MATERIAL ->

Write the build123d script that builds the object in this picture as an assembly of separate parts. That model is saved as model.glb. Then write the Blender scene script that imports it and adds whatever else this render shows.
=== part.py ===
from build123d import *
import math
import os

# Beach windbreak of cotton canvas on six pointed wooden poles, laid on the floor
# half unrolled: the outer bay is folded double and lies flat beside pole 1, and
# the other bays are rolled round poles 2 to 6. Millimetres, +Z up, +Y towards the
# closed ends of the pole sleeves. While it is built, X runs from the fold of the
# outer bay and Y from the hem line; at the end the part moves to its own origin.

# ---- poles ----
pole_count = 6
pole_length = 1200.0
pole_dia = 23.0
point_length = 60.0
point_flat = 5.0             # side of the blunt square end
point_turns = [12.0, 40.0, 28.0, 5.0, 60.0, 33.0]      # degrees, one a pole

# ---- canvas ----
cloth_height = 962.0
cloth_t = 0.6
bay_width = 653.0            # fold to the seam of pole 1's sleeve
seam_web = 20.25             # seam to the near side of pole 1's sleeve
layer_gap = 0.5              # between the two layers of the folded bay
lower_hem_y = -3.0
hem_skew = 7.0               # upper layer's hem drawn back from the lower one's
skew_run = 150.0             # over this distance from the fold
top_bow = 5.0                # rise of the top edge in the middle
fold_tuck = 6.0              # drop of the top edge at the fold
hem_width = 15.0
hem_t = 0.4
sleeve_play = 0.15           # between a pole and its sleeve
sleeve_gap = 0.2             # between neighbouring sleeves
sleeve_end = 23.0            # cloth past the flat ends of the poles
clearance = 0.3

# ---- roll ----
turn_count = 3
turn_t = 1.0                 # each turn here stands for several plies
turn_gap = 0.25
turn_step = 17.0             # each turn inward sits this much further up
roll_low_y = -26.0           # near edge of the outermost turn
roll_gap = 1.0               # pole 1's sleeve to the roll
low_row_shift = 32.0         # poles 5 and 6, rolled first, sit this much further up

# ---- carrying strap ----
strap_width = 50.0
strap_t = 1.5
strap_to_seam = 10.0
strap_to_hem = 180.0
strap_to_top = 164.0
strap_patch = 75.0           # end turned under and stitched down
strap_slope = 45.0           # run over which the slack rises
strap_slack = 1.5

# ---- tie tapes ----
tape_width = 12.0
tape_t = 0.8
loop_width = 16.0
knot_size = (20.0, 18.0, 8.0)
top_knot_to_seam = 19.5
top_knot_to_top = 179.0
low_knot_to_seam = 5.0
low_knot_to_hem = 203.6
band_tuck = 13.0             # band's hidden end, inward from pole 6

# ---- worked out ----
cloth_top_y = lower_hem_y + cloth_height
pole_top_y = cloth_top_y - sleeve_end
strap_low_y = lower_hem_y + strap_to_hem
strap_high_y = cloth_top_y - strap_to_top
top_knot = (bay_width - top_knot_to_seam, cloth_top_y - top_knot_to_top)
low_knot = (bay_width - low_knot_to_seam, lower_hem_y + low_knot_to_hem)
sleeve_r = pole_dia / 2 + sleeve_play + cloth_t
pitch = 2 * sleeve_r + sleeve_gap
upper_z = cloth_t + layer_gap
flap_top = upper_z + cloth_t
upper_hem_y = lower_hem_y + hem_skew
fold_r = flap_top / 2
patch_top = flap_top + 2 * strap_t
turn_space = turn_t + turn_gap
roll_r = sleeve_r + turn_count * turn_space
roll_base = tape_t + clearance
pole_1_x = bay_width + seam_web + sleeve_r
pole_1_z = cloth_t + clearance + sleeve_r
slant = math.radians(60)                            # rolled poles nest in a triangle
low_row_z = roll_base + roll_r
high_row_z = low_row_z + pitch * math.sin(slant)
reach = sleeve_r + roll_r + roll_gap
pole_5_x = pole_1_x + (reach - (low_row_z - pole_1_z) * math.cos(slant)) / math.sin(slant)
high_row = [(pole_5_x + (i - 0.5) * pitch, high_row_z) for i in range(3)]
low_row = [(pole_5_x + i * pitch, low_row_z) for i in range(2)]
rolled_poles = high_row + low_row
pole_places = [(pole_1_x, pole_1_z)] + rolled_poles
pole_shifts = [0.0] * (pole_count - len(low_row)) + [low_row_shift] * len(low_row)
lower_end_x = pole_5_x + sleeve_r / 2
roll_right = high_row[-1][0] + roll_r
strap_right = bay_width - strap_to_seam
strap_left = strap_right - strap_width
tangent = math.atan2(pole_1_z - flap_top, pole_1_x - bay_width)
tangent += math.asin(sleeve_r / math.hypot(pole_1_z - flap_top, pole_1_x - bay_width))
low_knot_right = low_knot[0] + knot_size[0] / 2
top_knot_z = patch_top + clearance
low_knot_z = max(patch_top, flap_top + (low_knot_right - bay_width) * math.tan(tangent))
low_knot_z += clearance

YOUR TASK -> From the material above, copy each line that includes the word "this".

OUTPUT BELOW ->
Write the build123d script that builds the object in this picture as an assembly of separate parts. That model is saved as model.glb. Then write the Blender scene script that imports it and adds whatever else this render shows.
skew_run = 150.0             # over this distance from the fold
turn_step = 17.0             # each turn inward sits this much further up
low_row_shift = 32.0         # poles 5 and 6, rolled first, sit this much further up